I am sure that the Minister will accept these sensible suggestions, otherwise there is effectively a higher marginal regulatory burden for charities and NGOs that want to campaign around issues surrounding disabilities. That would not be fair. Access to information for disabled people should be a right that should not be curtailed. I was interested in the points made by the noble Lord, Lord Ramsbotham, about the needs of people with learning or other disabilities who are grappling with the justice system. I sympathise with his question: why should people be put into fear simply because of sloppy or inappropriate drafting? I cannot imagine that that is what the Government would have wished to include in the Bill.
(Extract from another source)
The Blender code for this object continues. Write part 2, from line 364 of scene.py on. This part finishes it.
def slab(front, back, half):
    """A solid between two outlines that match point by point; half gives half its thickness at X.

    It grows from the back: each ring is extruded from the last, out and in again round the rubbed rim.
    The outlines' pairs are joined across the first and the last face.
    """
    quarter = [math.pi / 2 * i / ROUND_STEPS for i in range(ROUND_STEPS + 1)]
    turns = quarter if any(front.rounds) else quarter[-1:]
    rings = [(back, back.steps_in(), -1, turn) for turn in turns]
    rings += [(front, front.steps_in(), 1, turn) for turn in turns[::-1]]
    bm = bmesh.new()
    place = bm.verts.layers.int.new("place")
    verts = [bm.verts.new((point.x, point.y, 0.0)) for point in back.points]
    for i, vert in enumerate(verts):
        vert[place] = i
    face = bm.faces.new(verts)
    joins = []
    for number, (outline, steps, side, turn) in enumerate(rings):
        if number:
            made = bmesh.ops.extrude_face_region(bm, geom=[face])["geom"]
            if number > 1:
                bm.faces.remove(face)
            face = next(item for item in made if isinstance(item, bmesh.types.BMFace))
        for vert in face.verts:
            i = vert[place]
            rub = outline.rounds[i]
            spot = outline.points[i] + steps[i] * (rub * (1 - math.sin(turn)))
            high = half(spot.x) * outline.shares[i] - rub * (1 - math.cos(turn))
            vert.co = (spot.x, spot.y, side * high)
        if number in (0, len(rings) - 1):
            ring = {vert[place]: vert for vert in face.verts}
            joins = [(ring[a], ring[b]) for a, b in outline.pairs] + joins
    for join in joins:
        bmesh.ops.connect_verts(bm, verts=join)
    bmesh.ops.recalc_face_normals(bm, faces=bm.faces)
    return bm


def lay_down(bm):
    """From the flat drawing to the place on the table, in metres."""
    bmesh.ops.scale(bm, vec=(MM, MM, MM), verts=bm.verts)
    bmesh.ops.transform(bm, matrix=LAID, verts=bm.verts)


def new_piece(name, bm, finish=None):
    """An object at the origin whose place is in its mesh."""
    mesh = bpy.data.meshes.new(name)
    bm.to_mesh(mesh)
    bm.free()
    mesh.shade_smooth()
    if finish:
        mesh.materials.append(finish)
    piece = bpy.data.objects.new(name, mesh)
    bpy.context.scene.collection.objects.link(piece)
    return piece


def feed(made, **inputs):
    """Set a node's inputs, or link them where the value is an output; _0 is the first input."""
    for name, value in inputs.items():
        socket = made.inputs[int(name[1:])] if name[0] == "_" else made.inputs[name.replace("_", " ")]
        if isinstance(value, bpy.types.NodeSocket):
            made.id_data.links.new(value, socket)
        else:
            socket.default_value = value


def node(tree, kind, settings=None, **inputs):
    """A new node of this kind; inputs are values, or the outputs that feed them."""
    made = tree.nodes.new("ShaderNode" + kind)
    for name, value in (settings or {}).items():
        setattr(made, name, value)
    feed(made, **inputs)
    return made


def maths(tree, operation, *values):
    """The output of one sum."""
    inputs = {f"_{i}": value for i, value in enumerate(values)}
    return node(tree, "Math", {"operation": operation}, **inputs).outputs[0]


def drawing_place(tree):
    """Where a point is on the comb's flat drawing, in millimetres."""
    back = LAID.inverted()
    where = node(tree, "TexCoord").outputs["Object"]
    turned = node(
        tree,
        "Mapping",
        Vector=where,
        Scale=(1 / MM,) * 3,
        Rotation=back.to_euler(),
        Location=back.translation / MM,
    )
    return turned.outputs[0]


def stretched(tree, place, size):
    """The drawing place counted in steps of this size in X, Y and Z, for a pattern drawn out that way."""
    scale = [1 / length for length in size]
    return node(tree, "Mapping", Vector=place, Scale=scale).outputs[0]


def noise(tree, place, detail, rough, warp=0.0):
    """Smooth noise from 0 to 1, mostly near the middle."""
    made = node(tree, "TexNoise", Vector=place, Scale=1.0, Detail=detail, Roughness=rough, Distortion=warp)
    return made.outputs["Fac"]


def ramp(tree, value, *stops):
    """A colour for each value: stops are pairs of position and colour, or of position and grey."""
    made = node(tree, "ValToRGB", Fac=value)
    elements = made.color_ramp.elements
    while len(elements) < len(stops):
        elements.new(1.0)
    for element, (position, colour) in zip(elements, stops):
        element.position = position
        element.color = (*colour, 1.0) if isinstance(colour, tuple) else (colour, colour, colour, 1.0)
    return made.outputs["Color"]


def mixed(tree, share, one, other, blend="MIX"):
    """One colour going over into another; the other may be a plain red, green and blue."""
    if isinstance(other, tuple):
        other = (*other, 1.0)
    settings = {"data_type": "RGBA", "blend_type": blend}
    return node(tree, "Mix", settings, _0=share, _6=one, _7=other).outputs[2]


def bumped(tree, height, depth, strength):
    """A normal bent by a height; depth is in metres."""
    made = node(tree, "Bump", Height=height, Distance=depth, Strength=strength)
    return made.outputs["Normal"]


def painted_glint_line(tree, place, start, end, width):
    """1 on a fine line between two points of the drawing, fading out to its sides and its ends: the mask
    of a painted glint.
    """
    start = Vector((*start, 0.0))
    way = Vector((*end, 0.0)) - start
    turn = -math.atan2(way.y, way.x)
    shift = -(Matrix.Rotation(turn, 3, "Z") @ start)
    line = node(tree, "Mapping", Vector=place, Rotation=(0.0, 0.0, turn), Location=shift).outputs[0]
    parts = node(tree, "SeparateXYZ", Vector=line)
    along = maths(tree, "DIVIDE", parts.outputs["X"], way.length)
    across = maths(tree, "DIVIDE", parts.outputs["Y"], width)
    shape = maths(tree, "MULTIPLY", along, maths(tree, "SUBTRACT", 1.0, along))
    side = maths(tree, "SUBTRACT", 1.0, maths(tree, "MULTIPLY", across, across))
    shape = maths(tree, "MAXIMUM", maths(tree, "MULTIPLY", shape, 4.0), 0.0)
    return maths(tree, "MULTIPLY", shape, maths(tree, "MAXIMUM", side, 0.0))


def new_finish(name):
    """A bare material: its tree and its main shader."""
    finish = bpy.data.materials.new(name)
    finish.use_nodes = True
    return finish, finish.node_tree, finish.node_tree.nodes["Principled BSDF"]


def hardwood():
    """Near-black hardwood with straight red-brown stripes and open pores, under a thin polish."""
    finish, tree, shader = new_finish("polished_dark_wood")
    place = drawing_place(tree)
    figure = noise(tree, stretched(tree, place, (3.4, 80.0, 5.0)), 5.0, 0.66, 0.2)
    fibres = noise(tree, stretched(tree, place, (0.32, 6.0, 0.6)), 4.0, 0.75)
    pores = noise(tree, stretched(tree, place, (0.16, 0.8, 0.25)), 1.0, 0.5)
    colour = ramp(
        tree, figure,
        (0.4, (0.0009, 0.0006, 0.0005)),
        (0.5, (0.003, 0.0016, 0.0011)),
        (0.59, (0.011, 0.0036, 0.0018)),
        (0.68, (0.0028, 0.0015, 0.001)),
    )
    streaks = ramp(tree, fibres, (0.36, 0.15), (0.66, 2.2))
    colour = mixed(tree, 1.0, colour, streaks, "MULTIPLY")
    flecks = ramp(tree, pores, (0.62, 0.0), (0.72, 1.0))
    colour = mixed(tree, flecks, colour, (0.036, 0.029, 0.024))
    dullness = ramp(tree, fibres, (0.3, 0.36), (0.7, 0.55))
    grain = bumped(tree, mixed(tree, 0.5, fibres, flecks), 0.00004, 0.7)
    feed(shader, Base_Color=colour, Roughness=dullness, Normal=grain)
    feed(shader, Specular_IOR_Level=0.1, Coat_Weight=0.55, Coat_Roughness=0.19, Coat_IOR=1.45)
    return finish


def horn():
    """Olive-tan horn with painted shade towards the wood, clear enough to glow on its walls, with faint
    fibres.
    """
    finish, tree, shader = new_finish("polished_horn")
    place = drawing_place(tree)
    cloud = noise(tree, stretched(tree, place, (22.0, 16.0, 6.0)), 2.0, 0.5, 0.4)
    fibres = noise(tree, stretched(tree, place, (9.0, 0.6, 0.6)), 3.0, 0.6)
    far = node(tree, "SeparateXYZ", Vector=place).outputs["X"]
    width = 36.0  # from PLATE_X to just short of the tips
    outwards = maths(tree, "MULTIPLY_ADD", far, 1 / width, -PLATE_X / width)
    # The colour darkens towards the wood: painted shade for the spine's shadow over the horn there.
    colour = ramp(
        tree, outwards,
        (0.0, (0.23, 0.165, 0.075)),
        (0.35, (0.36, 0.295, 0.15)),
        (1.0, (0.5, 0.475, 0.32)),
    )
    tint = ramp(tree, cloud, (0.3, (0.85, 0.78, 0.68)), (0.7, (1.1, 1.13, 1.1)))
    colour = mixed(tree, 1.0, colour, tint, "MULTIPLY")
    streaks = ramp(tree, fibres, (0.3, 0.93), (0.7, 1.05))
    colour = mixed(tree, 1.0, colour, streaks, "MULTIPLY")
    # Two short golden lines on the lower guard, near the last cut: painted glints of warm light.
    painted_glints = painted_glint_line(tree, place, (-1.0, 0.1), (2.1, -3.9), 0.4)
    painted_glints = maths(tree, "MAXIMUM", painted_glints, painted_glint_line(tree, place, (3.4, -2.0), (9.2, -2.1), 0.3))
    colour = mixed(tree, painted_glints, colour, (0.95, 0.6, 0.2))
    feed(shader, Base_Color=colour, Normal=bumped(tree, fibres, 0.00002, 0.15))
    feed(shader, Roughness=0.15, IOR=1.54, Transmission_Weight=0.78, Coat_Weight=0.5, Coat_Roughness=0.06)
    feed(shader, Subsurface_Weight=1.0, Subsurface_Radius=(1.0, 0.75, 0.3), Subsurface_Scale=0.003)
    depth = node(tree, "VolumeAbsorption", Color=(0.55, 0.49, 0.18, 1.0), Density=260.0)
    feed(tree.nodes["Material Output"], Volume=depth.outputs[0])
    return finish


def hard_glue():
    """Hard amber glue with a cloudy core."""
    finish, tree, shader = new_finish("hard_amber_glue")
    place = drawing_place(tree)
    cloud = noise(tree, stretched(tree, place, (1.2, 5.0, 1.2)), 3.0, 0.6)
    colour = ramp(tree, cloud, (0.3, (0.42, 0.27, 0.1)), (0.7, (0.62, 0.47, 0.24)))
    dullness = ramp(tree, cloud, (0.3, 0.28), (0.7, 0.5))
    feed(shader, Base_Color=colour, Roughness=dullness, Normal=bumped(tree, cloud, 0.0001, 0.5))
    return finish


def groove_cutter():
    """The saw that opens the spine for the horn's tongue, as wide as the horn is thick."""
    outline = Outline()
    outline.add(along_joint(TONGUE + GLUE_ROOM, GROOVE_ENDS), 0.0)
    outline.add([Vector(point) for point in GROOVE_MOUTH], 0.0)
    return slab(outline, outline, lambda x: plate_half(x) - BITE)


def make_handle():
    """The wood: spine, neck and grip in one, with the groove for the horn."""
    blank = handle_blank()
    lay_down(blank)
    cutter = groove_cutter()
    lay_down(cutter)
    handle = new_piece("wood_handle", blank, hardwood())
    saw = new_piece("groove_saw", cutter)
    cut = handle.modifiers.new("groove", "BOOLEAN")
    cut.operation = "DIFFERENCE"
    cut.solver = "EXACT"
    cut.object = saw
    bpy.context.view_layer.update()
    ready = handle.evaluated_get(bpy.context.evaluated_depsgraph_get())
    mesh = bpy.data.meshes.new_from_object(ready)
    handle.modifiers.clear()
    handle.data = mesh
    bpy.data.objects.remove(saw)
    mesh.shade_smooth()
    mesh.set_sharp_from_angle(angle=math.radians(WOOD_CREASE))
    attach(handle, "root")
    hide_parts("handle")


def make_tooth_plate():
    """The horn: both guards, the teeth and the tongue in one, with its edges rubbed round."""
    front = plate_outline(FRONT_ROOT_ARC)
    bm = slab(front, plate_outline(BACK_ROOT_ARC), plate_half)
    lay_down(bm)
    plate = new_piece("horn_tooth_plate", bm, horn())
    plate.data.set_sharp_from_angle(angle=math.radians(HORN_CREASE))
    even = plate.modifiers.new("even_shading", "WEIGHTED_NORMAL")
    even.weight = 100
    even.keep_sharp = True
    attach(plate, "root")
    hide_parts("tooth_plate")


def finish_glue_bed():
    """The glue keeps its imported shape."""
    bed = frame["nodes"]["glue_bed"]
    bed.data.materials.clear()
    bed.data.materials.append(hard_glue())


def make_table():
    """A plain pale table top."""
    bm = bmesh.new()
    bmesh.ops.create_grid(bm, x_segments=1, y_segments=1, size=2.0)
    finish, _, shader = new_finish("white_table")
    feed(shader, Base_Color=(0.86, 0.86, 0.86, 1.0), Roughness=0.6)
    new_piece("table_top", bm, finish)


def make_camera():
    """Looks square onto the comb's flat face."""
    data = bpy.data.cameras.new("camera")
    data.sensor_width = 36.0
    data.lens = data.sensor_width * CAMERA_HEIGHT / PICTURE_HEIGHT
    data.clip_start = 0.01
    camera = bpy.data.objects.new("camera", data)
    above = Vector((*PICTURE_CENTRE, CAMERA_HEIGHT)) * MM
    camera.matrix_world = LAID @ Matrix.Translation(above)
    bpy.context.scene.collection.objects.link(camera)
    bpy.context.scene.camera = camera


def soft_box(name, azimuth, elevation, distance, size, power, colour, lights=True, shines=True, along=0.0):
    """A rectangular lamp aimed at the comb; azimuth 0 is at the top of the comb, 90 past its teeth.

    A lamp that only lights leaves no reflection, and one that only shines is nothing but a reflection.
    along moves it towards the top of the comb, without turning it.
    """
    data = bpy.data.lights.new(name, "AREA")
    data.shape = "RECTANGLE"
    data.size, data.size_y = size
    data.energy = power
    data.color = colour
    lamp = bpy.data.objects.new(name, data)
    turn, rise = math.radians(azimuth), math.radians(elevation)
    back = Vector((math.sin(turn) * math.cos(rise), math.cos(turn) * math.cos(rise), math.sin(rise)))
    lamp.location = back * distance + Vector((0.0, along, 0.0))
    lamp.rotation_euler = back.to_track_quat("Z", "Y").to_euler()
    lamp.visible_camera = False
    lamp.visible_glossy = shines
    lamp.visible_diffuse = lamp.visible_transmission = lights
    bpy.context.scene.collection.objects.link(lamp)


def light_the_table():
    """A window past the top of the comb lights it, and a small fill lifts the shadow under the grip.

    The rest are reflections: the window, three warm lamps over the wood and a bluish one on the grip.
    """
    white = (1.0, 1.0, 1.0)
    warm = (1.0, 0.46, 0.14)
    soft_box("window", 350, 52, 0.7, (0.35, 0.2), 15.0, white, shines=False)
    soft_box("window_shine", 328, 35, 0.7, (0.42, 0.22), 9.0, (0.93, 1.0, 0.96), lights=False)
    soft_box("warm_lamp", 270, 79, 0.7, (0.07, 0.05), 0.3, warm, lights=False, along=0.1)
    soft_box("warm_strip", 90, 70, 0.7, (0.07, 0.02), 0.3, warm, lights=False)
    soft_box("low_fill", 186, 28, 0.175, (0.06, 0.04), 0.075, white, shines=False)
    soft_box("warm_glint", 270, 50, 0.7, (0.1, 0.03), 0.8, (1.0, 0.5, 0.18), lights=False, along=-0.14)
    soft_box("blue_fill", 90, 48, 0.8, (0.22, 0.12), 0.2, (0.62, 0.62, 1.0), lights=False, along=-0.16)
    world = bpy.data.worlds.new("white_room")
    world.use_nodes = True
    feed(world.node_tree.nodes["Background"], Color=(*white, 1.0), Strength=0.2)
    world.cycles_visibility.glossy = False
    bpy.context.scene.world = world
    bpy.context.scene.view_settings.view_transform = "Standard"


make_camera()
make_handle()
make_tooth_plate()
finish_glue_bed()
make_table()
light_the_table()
I note Amendment 160J in the name of the noble Lord, Lord Tyler, and other amendments in the group and will return to them at a later stage. I certainly support Amendment 165C, which removes the power of the Secretary of State in Schedule 3 to amend Part 1 by order. I have a deal of sympathy with the noble Baroness, Lady Hollins, in respect of research papers and look forward to the Minister’s reply, as well as his reply in relation to the issue of conferences that might unintentionally be judged to be political in the run-up to an election. I hope that when the Minister responds, he will be able to allay the fears of those who have spoken, and will promise that when the Government return on Report, they will have made significant changes to the kinds of spending that count as qualified expenses.